La poesía y el diablo
En El diablo, un relato en el que la poeta rusa cuenta su llegada a la escritura, se narra el momento en que una pequeña Tsvietáieva se encuentra al diablo sentado en la cama de su hermano: la mirada de ese ser horroroso y a la vez sublime es lo que la conduce a la creación. El miedo, la intensidad, el peligro, el atrevimiento… todo eso lo encarna esa figura que ella misma ha inventado. Muchos años más tarde, Leila Guerriero escribió una conferencia titulada «El diablo», publicada en Zona de obras, donde cuenta cómo la mirada del diablo, esta vez encarnada por un actor desmaquillado al final de una función, bien sudado, agotado, es una mirada que no la ha abandonado nunca y que todavía la guía a la escritura: «lo que hacía ese fauno endemoniado desde el escenario no era llenarme el corazón de euforia sino de venerable pánico, de completo pavor. Nunca dejé de buscar –en lo que escribo– algo que se vuelva hacia mí, me mire a los ojos y me diga, “Hola, nena: yo soy tu diablo”. No soy nada sin él. Sin eso».
Un poema de Claudia González Caparrós
Para celebrar el Día Mundial de la Poesía os invitamos a ver y a escuchar a Claudia González Caparrós recitar un poema de su más reciente libro Los augurios se rechazan, publicado por La Bella Varsovia, que explora la memoria y la forma en la que contamos los recuerdos. Os invitamos a descubrir en el Instagram de la editorial a más poetas recitando, entre ellos a Pilar Adón, Andrés Barba, Mario Obrero, Miriam Reyes y María Sánchez.

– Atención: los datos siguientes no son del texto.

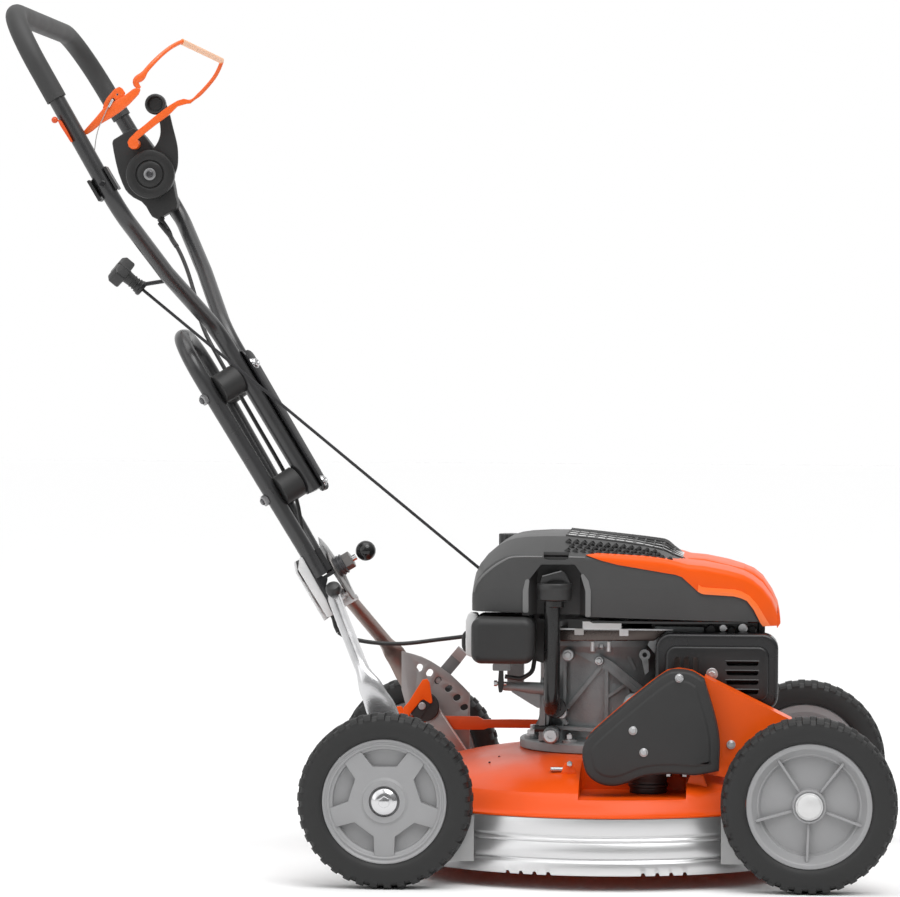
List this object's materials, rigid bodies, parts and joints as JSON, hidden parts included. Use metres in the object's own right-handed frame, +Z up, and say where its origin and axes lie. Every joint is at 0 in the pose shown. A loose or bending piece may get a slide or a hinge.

La destrucción de los poetas
El final trágico de Sylvia Plath, la vida turbulenta de Baudelaire, la desaparición misteriosa de Rimbaud, los excesos de Allen Ginsberg, el suicidio de la misma Tsvietáieva… Cuando contamos la vida de un poeta es para señalar su mala estrella (como hicimos en esta newsletter pasada), ese relato intenso que contamos para justificar, de alguna manera, su creación: nos gusta ver que los creadores son capaces de convertir el horror en belleza. ¿Pero qué ocurre con los que fueron felices? Walt Whitman y su canto a la vida, Gabriela Mistral y ese ímpetu por las cosas bellas, Mary Oliver y la fascinación por la naturaleza y las formas sublimes del mundo… ¿qué pasa con todos ellos? La misma Oliver lo escribía así: «La alegría no está hecha para ser una migaja».